By that autumn, four and a half years after the war ended, the various victors had truly gathered all ‘their’ Germans in. The state over which Adenauer so narrowly came to preside was formed from the three Western zones – American, British and French – with a population close to fifty million. It was federal, it was a republic, but it was not Germany. As if to emphasise the fact, it took as its (allegedly temporary) seat of government the university town of Bonn on the Rhine, rather than the much larger Frankfurt, which in the Middle Ages had been seat of the Holy Roman Empire, and might well have made a permanent capital.

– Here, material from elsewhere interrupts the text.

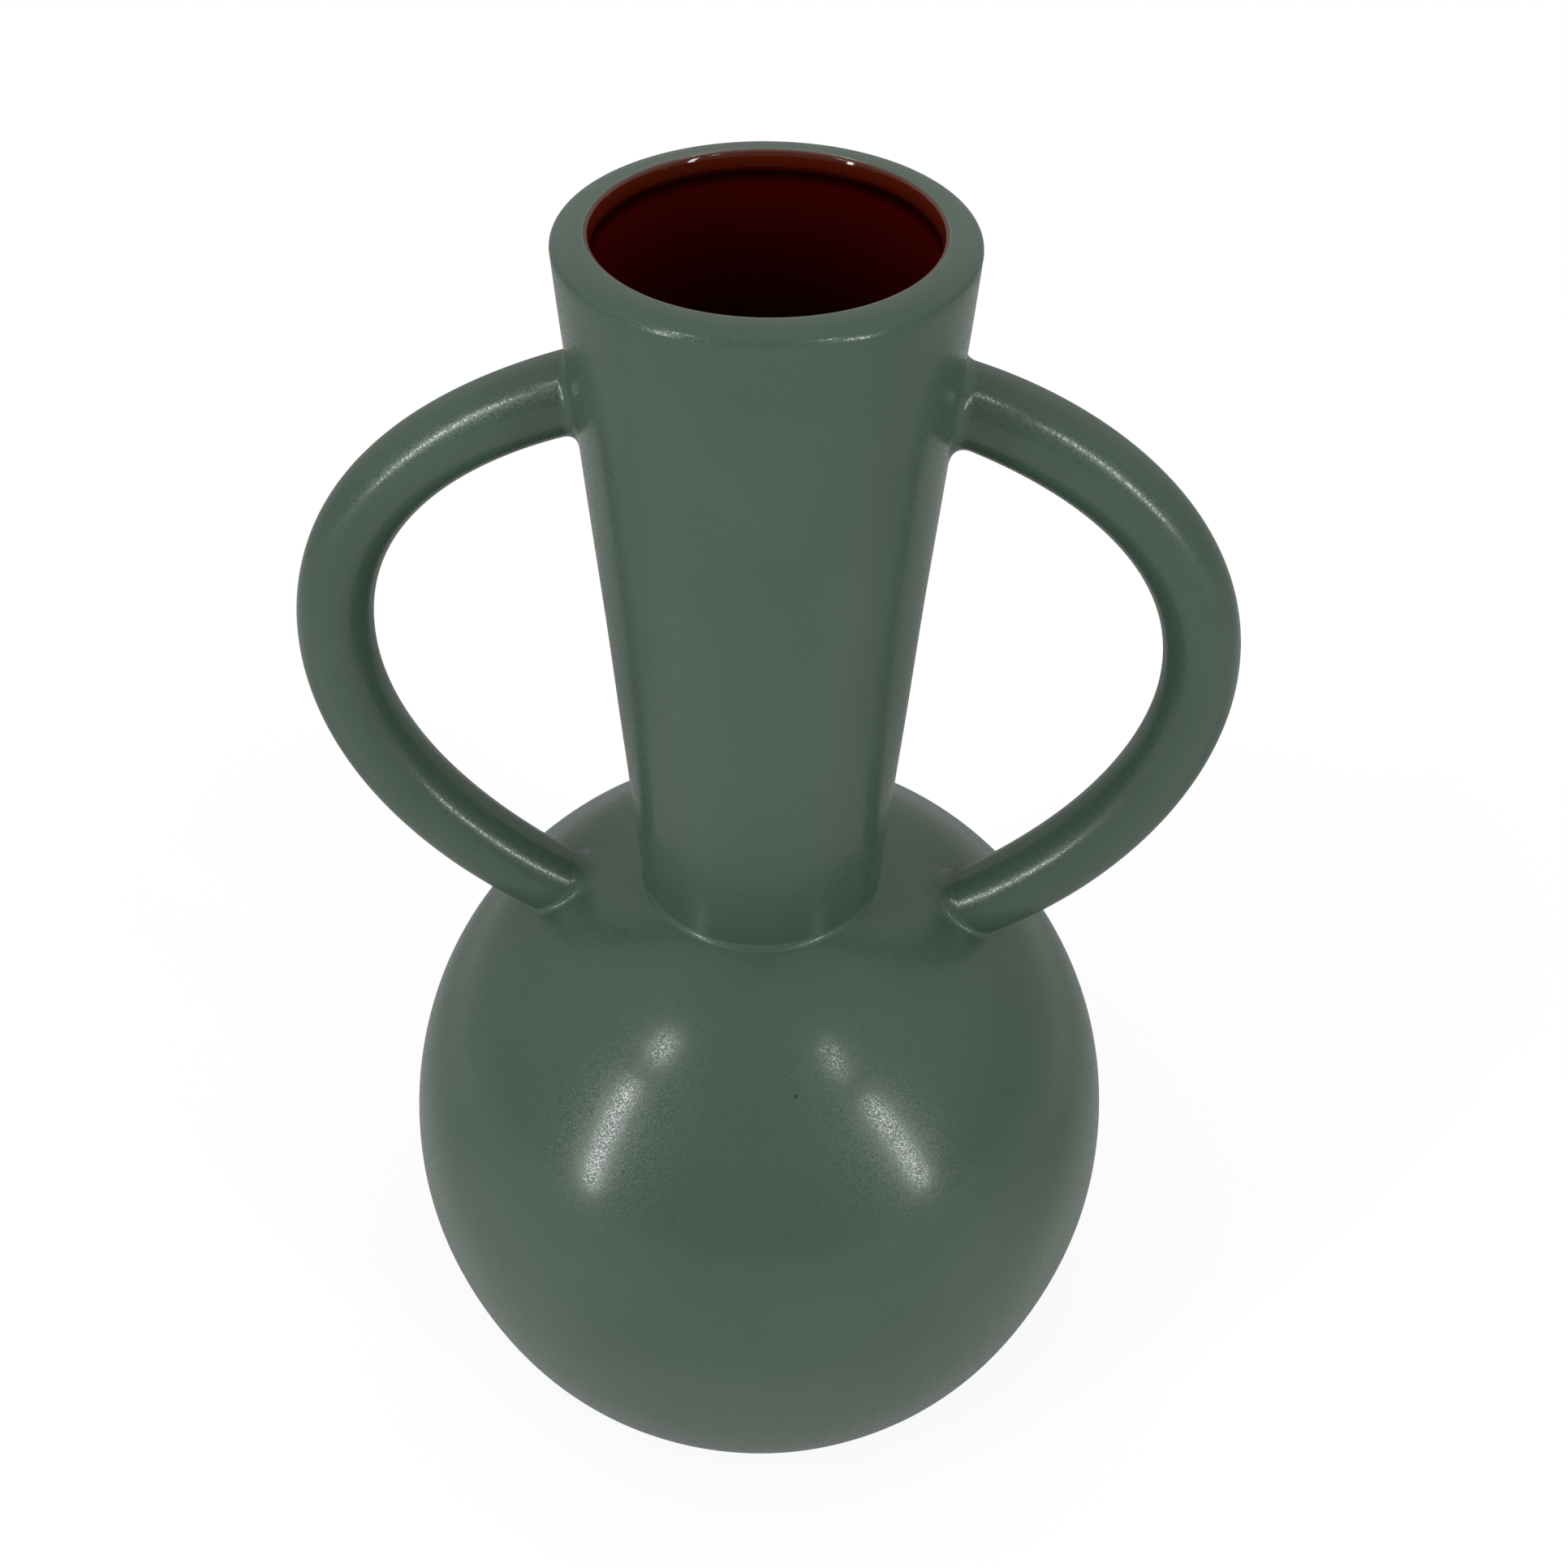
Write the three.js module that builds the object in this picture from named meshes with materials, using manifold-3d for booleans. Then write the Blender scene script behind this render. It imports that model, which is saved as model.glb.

The Russians’ protégés to the east founded their own state less than a month later, on 7 October, but they called it something subtly different: the German Democratic Republic. Again, two out of three words were correct. It was German, it was a republic, but it was not democratic.

Officially, the Western state had come into being in May 1949, when the three zones’ German representatives had passed a Basic Law that enabled elections for a parliament to take place throughout the areas concerned. The
Länder
that made up the Soviet Zone were invited to follow by a careful wording that said: ‘The entire German people remains invited to complete the unity and freedom of Germany in a process of free self-determination.’ They wouldn’t be allowed to do that for more than forty years, until free self-determination actually became possible.

Born in January 1876 in Bad Honnef near Bonn, Konrad Adenauer had followed a career as a legal civil servant in the service of the Prussian kingdom, of which his native Rhineland had become a part after the Napoleonic Wars. However, he was by religion a pious Catholic and by cultural inclination Westward looking. He had become High Burgomaster of Cologne in 1917, when the last Kaiser was still on the throne of Germany, and remained in office until 1933, elected repeatedly on the ticket of the Centre Party.